A bit about the choice of drivers and crossover and the cabinet. A few years ago I bought some old Yamaha monitor speakers. The sound was more or less ok, but I thought I could beter them. After some discussion on various forums, a type of filter was proposed, developed by the BBC in the 60s and 70s, and used to this day by e.g. Harbeth, Spendor, Graham, Rogers, Stirling etc. After a bit of playing around with this, I've really got the feel for it.

For my MLTL10 build I will be using Scanspeak P21 and Hiquphon OW5.
So these old-fashioned Scanspeak (Vifa) P21 basses can seem like outdated dinosaurs seen through today's eyes. For example, if you look at the SB Acoustics bass/midrange, you get a much more modern design with a better motor, lower distortion, etc. for a very reasonable amount of money in my opinion.
But these dinosaurs have a few tricks up their sleeve that not many of the newer and more modern competitors have. If you look at suspension or transition between membrane and suspension, almost all of them struggle with resonances and in addition phase distortion here. Look at around 600-700hz for 8 inch woofers, about 1000hz for 6.5 inch and up to 1500hz for 5 inches. These old Vifas are almost free of this. And with the chosen filter topology, the crossover frequency will be around 3khz. Here again the dinosaurs are very well behaved in their upper working area. Both in terms of breakup and resonances, but also in terms of dispersion upwards in frequency. The membrane's design means that it has good dispersion further up in frequency than is common for many 8-inch speakers.

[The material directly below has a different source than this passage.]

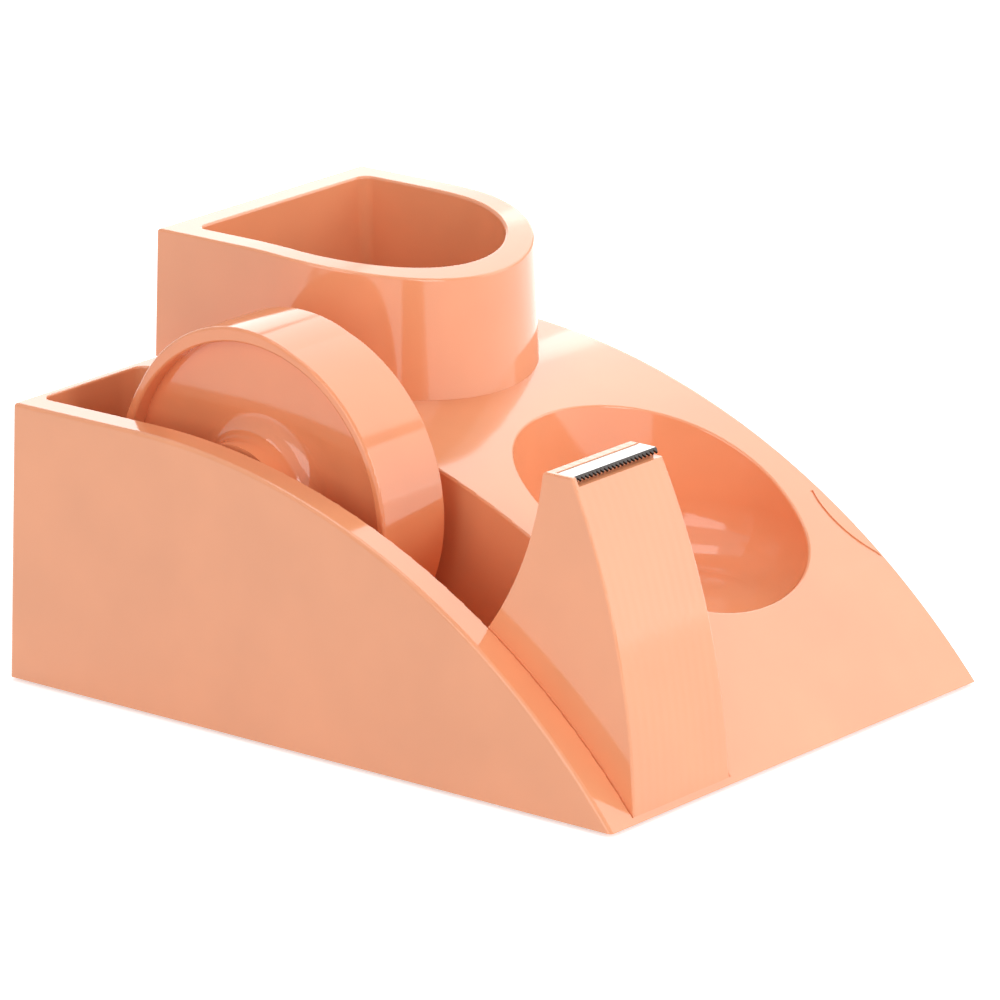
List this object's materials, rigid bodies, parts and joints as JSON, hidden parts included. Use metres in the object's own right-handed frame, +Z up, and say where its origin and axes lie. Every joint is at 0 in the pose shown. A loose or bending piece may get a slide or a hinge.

And then it has almost optimal TS parameters for such a relatively large transmission line cabinet.

With a crossover frequency of just over 3khz given by the filter topology, the list of candidates for treble was very short. You can prioritize completely differently when you crossover that high.
From my personal experience, I am a big fan of good soft-domes. Metal domes and other hard domes can sound good, with impressive reverberation and detail. But for me personally, I often like the "timbre" better in a soft-dome. Ribbon tweeters are other breeds that can be very good. But I think many of the constructions I've heard with them, integration with bass/midrange is a challenge. They are often sonically different, so even if they measure well, they often live a bit of their own life at the top there. Possibly a large ribbon tweeter that can be crossed over below 2khz would change my view on that. Or possibly a very light and fast 3-4 inch midrange would be a better match... But back to the OW5.

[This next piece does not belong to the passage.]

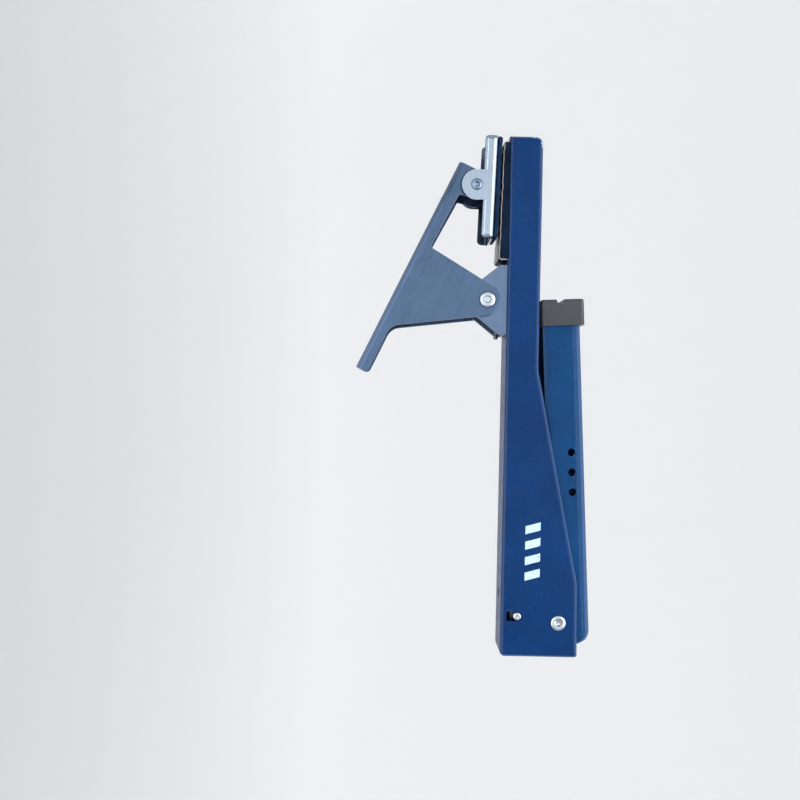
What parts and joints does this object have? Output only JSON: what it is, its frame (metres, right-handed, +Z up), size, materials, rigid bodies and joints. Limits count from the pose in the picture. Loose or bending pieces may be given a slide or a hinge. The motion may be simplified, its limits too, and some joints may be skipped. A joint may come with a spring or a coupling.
{
  "type": "table tennis net clamp",
  "caption": "Clip-on table tennis net clamp with a sprung jaw and a fold-down net post.",
  "frame": {"origin": "middle of the arm pad's gripping face, where the top of the table bears", "axes": "+X along the arm towards the post end, +Z up through the arm (the side the post folds down onto), +Y across"},
  "size_m": [0.21, 0.0236, 0.0964],
  "materials": {
    "arm_paint": "satin",
    "jaw_zinc": "satin",
    "lever_zinc": "satin",
    "nickel": "polished",
    "spring_steel": "satin",
    "rubber": "matte",
    "cap_plastic": "satin"
  },
  "bodies": {
    "arm": {"arm_channel": "arm_paint", "arm_pad": "rubber", "fulcrum_bracket": "lever_zinc", "bracket_rivets": "nickel", "spring_sleeve": "lever_zinc", "torsion_spring": "spring_steel", "post_rivet": "nickel", "stop_pin": "nickel", "detent_leaf": "spring_steel", "detent_rivet": "nickel"},
    "lever": {"clamp_lever": "lever_zinc", "fulcrum_pin": "nickel"},
    "jaw": {"jaw_plate": "jaw_zinc", "jaw_pad": "rubber", "jaw_pin": "lever_zinc"},
    "post": {"post_channel": "arm_paint", "post_cap": "cap_plastic"}
  },
  "joints": [
    {"name": "lever_hinge", "type": "hinge", "parent": "arm", "child": "lever", "pos_m": [0.04008, 0, -0.00465], "axis": [0, -1, 0], "range_deg": [0, 40], "stiffness_Nm_per_rad": 1.5, "springref_deg": -28.65, "deforming": ["torsion_spring"]},
    {"name": "jaw_swivel", "type": "hinge", "parent": "lever", "child": "jaw", "pos_m": [-0.0059, 0, -0.0099], "axis": [0, -1, 0], "range_deg": [-40, 0]},
    {"name": "post_fold", "type": "hinge", "parent": "arm", "child": "post", "pos_m": [0.169, 0, 0.0262], "axis": [0, 1, 0], "range_deg": [0, 111]}
  ],
  "couplings": [
    {"joint": "jaw_swivel", "follows": "lever_hinge", "ratio": -1}
  ]
}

Oscar Wrønding (Hiquphon) was previously production manager at Scanspeak. After he left Scanspeak, he created these tweeters, he puts a lot of love into each individual product. They are hand-coated in many layers, measured individually and finally sold as matched pairs, and with each pair comes the measurement results for the exact pair you have bought. Due to their structure, they have a very good dispersion. They have low moving mass, no oil in the coil gap and are therefore extremely "fast". Independent measurements of csd, i.e. how quickly they "stop" after movement are extremely good. And so even though they don't have such a high thermal load capacity, they have an x-max (p-p) of 1.8mm so they can withstand a little beating. This results in a treble that has the sound of a good soft-dome, but can challenge other constructions in terms of speed and 'air'.

I have long wanted to try a transmission line project. When I realized that the P21 had nice TS-parameters for this construction, I just had to try it. The cabinet has a tuning of approx. 28hz, so this speaker will by all accounts go deep.

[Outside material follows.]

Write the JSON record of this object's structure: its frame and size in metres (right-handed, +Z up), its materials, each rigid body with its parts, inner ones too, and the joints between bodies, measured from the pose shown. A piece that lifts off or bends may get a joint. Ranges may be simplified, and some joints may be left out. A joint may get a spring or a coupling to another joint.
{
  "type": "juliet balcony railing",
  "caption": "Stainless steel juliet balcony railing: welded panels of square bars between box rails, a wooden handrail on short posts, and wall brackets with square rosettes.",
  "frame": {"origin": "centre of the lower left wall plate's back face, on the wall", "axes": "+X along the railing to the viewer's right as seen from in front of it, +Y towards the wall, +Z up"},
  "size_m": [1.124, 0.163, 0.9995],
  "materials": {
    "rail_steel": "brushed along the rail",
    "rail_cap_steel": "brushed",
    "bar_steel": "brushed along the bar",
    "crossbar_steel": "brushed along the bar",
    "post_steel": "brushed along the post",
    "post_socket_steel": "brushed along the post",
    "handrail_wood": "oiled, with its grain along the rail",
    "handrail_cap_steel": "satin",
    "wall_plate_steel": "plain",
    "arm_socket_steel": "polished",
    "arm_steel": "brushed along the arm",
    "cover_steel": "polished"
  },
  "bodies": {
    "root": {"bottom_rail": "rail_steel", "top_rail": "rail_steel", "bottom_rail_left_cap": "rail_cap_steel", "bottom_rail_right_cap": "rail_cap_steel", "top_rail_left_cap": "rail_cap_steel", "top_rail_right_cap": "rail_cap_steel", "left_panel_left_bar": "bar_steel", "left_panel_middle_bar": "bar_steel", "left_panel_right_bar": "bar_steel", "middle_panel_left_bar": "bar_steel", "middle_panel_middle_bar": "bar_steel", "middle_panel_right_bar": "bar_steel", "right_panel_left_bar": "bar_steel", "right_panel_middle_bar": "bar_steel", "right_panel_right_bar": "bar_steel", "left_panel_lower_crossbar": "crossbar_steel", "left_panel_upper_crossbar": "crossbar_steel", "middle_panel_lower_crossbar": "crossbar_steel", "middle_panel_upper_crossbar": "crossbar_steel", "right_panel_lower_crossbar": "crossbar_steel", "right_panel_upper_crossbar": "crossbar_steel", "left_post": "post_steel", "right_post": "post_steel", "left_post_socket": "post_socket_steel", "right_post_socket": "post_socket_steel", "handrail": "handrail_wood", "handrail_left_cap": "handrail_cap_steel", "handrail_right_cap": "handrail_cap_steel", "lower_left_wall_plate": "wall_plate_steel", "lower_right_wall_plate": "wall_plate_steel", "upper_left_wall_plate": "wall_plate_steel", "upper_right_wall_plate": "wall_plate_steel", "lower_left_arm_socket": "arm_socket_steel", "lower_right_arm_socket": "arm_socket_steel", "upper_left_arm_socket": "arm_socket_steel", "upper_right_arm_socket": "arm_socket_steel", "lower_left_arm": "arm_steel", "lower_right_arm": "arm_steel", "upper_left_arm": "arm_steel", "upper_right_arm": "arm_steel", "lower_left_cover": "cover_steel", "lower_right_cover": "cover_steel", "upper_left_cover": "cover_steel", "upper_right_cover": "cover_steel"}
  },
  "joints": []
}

I have hired a professional cabinet maker to make the cabinets for me. We have discussed different options with regards to finish and aesthetics. The base or foot of the speaker is heavily infuenced by Graham LS6F, I really like that design.

There was leading time on the veneer, but the speakers should be finished in mid march. I will have the crossovers ready by then. Then there will be period of breaking them in and probably adjusting the damping material.